I don't think that the ego dudes do this calculation, just use it to pretend they have a motive.

Since I stopped using GNOME i switched to KDE and a few years back Plasma also had a big ego dude in charge, we had similar issues there with the Plasma vision , one example is

- removing the cachew ugly widget, the dude refused to give us the option to hide it even if we contribute the 3 lines patch ... but guess what the cachew is gone or hidden by default now ... my point is that I have an example that is not GNOME where big ego caused issue and when big ego person left things were solved.

My experience contributing to small KDE project was great though, there was no big vision people that needed to approve a feature or adding a new menu, the maintainers were developers that were happy to help the users, help debugging and were super happy to receive bug fixes and improvements.
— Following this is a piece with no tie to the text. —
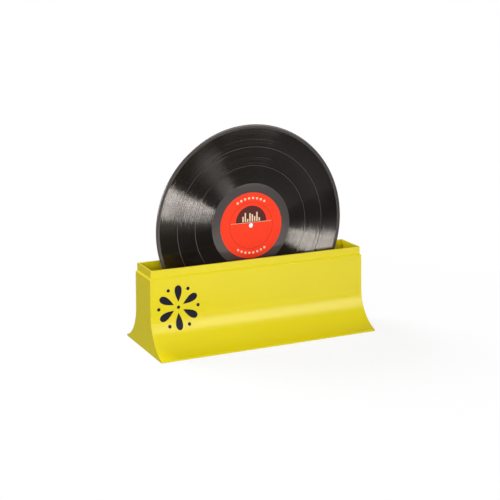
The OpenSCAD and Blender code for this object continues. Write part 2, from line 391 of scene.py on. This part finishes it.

I would conclude(but without serious evidence) that big projects with big visibility will attract the individuals with big ego, like Plsama or GNOME , the big ego people will be attracted to this very visible projects so they canpush their vision into many peoples faces/lives.

But on the other hand if GNOME can double they contributors at the same time they lose half of the users is a metric they prefer then I hope they got their contributers, though by the number of GNOME forks that appeared it is possible their contributors got fragmented too.

To me it helps to think of it like debt, if they get a lot of money (or contributors or whatever) and lose users in the process then that can be re-invested to acquire more users at a later date. The GNOME forks I have seen don't really have a lot of developers, same thing with the KDE/Qt forks.

I don't really have any other comments on "ego guys", every maintainer has their own style. I have seen leadership with a strong vision work for some projects but not work for others.